━━━━━ STORED DATA ━━━━━
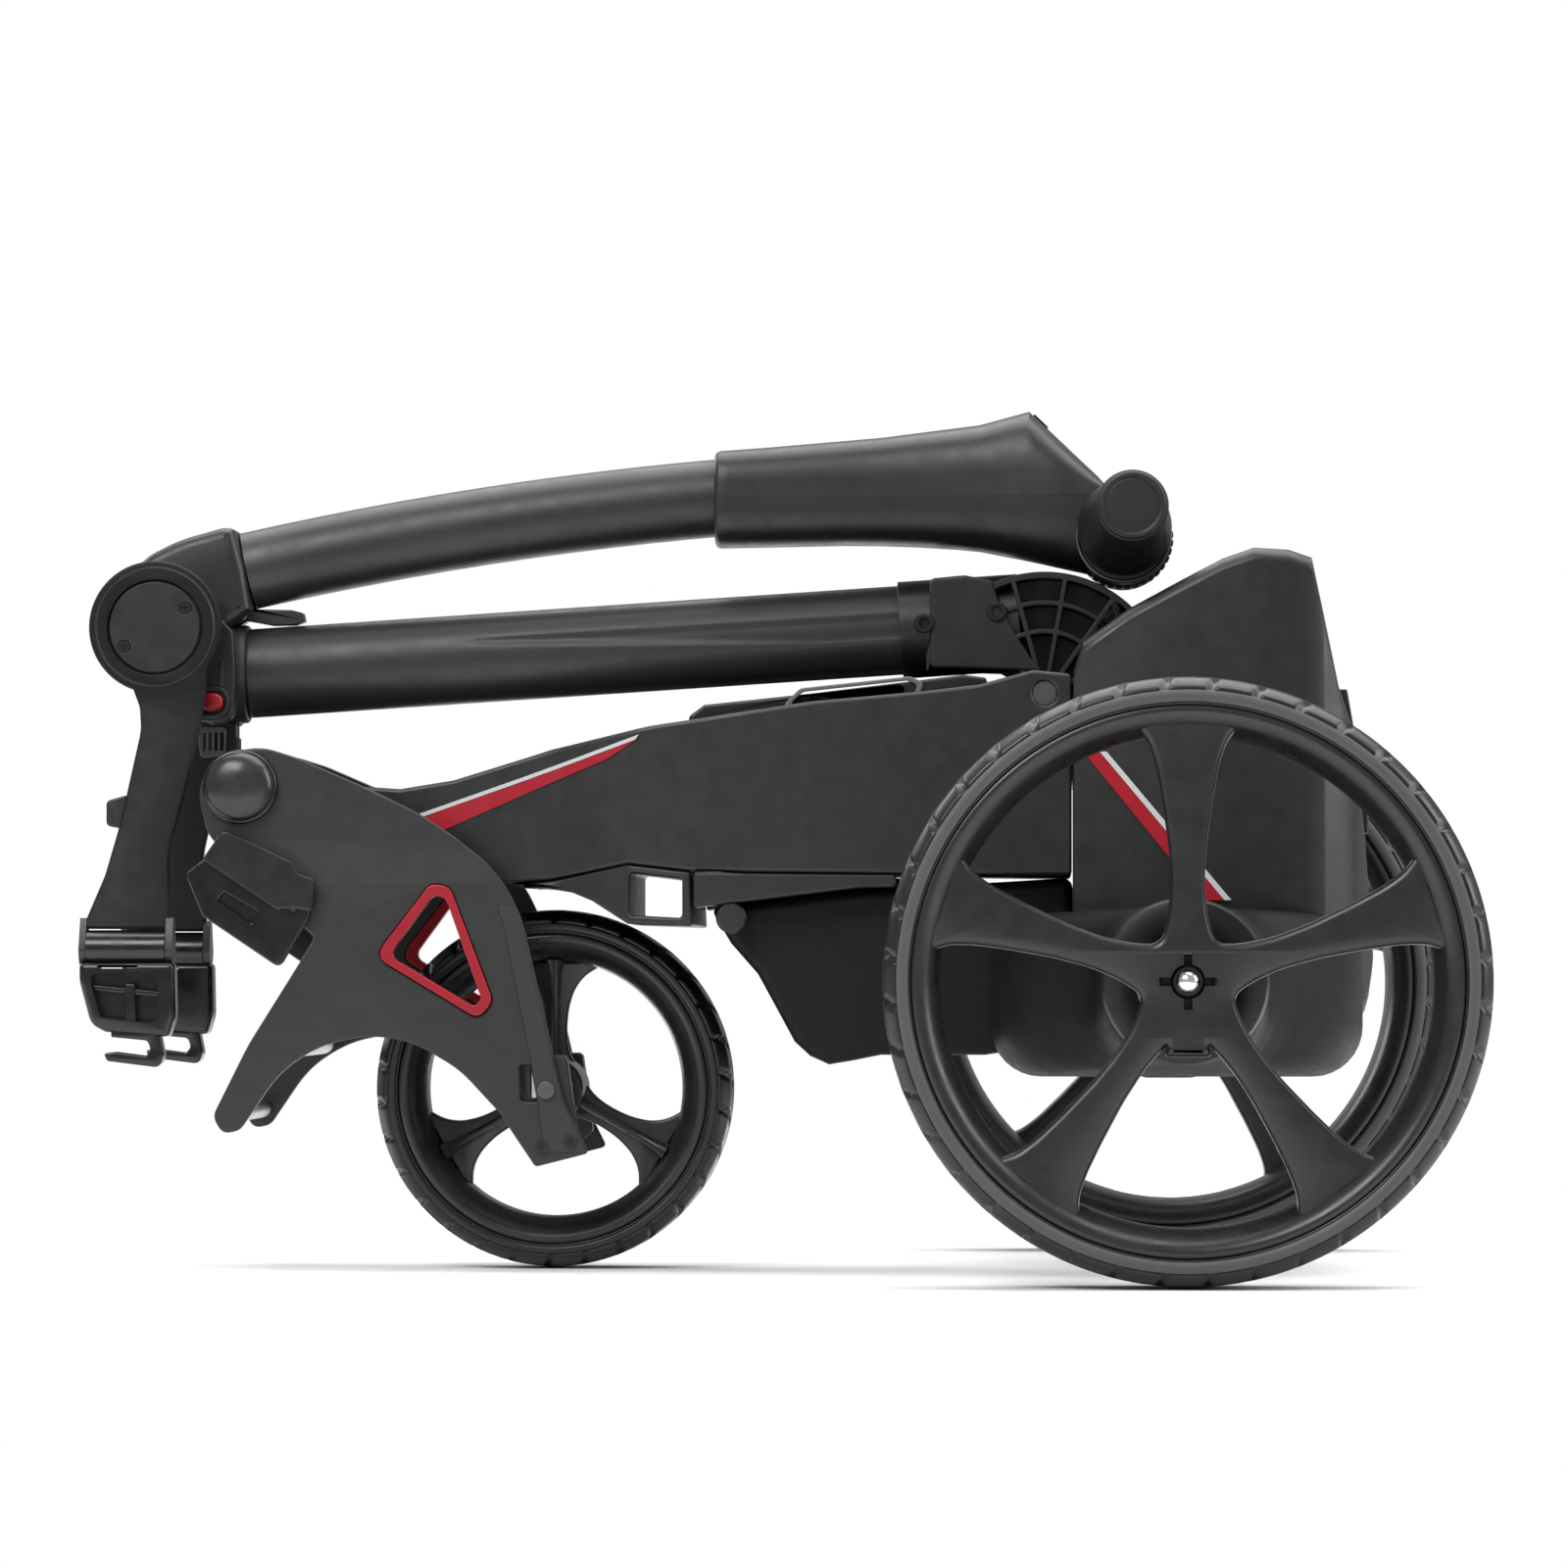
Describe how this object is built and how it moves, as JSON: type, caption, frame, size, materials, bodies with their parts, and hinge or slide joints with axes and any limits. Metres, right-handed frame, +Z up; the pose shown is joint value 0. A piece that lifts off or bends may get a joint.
━━━━━
━━━━━ STORED DATA ━━━━━
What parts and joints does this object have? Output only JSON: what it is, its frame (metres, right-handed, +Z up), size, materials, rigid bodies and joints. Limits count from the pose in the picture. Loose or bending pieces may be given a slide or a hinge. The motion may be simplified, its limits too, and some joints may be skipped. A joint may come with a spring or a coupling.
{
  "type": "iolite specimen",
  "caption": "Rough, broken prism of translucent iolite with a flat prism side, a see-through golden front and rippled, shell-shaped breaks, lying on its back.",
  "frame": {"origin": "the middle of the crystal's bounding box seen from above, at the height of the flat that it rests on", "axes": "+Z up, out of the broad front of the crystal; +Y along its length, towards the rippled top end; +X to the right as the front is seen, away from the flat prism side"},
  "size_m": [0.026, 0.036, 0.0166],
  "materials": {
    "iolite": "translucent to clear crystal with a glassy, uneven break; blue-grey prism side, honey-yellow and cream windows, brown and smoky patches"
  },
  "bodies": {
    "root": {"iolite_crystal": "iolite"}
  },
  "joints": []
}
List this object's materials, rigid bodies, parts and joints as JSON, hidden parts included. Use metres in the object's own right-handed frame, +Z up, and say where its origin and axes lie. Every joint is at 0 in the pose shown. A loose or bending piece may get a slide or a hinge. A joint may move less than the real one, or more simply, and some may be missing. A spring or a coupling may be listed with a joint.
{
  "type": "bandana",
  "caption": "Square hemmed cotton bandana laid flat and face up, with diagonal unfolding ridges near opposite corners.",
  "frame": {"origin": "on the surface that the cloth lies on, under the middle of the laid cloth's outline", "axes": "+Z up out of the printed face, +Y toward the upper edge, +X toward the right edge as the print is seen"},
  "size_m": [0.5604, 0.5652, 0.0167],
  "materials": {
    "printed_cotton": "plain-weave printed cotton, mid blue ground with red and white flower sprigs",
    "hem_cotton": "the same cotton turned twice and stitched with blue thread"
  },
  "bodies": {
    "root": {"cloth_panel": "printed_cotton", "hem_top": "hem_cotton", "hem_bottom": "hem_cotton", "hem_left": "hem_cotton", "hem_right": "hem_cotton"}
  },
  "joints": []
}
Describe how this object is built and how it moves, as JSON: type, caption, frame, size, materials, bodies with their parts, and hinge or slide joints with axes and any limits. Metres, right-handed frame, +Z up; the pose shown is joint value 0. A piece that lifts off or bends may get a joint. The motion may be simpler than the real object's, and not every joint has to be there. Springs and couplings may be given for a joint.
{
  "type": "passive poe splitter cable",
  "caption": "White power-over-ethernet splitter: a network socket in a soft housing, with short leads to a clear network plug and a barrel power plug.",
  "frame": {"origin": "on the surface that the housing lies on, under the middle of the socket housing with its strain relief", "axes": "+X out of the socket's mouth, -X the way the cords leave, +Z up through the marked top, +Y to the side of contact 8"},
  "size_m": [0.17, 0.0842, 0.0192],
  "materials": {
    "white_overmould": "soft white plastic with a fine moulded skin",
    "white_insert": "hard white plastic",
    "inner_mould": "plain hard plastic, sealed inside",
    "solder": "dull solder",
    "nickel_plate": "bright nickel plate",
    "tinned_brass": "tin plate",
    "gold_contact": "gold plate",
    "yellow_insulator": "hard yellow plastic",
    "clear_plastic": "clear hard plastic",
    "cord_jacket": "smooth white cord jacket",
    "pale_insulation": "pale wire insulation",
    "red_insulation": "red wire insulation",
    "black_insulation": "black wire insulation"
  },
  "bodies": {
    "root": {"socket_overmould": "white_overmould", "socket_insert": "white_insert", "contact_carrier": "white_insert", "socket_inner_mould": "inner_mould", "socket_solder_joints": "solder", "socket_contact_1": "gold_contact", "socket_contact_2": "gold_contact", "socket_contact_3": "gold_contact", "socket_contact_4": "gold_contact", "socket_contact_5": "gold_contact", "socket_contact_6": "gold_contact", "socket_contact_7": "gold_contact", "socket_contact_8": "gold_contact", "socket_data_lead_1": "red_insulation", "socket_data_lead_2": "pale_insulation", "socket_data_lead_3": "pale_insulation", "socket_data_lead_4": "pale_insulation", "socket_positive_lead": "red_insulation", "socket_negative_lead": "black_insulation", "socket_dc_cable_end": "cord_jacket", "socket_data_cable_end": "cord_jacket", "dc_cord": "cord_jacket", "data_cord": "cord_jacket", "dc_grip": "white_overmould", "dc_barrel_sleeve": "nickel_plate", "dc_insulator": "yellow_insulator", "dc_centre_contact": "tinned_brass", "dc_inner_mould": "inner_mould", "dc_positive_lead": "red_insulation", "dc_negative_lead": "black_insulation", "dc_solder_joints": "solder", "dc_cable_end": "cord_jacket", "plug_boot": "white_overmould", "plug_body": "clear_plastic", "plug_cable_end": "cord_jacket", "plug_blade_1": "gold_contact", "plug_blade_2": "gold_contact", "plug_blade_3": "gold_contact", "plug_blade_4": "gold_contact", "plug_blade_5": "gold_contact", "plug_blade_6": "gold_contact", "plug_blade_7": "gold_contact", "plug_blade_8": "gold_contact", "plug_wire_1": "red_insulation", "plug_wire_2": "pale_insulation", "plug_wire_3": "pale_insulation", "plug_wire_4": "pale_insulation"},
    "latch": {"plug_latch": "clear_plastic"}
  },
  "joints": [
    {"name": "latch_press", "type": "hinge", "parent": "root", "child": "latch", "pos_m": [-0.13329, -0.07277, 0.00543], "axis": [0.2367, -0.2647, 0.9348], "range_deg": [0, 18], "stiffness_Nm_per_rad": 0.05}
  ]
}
━━━━━
- **EXERCISE GOAL**:
Find the string "from" in the listing and return every line that holds it.

- **TASK RESULT**:
What parts and joints does this object have? Output only JSON: what it is, its frame (metres, right-handed, +Z up), size, materials, rigid bodies and joints. Limits count from the pose in the picture. Loose or bending pieces may be given a slide or a hinge. The motion may be simplified, its limits too, and some joints may be skipped. A joint may come with a spring or a coupling.
  "frame": {"origin": "the middle of the crystal's bounding box seen from above, at the height of the flat that it rests on", "axes": "+Z up, out of the broad front of the crystal; +Y along its length, towards the rippled top end; +X to the right as the front is seen, away from the flat prism side"},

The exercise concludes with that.